#### EXERCISE DIRECTIONS:
Copy the listing below line for line, starting at its first line and ending with the line that has "and faces gathered" in it. Add nothing.

[PROVIDED MATERIAL start]

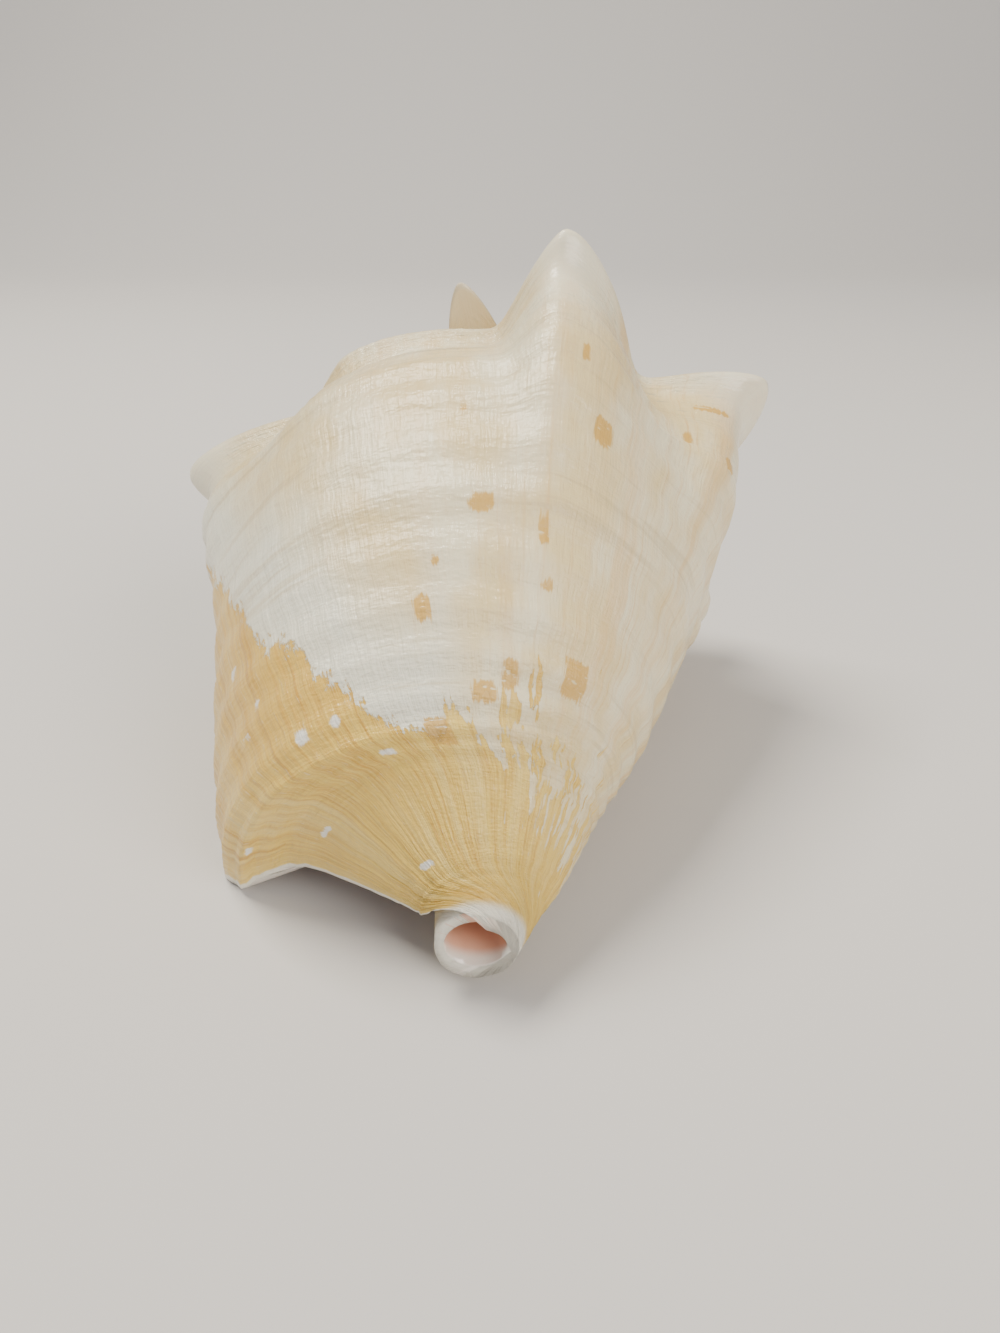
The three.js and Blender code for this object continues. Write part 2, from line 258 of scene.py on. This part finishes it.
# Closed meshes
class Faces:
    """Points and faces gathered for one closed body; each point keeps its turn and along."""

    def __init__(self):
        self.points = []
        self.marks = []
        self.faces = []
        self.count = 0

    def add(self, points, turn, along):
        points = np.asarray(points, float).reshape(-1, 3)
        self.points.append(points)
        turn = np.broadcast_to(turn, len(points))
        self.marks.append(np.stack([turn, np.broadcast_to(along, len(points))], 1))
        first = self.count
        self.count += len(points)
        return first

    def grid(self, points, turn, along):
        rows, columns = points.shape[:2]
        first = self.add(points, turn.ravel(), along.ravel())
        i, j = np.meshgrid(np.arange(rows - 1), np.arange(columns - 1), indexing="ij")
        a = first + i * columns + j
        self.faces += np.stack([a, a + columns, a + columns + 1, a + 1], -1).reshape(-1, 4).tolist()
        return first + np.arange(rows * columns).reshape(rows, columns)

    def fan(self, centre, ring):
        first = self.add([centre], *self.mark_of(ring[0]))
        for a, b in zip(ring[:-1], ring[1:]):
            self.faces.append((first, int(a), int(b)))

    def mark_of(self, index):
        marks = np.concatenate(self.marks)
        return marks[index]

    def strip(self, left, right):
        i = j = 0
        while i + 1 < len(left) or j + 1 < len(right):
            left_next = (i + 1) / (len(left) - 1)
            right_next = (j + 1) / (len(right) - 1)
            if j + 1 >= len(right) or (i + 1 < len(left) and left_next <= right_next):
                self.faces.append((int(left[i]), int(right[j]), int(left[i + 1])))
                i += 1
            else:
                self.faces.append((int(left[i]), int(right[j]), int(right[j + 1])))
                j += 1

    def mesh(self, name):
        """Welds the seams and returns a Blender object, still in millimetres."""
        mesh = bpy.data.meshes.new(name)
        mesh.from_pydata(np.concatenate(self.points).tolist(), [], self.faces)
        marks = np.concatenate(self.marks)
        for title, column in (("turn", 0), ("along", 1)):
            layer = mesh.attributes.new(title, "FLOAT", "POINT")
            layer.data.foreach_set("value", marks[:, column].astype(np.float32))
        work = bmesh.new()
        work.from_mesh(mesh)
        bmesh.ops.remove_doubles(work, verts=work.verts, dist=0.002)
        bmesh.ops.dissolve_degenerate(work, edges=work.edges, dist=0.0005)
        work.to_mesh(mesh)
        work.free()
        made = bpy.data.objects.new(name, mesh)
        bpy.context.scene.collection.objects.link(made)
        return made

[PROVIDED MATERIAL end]

#### THE RESULT:
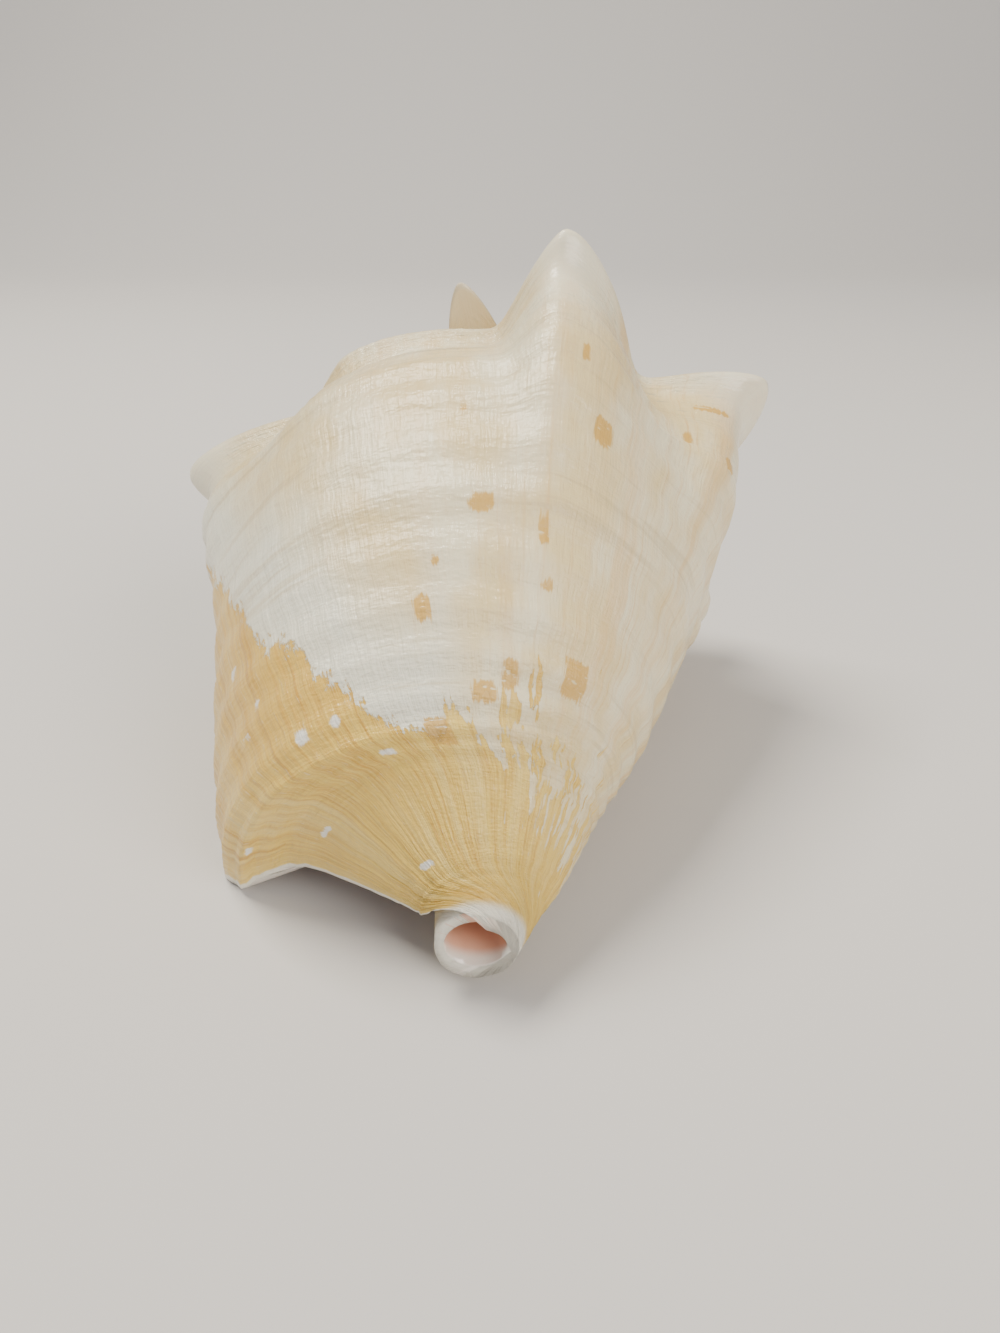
The three.js and Blender code for this object continues. Write part 2, from line 258 of scene.py on. This part finishes it.
# Closed meshes
class Faces:
    """Points and faces gathered for one closed body; each point keeps its turn and along."""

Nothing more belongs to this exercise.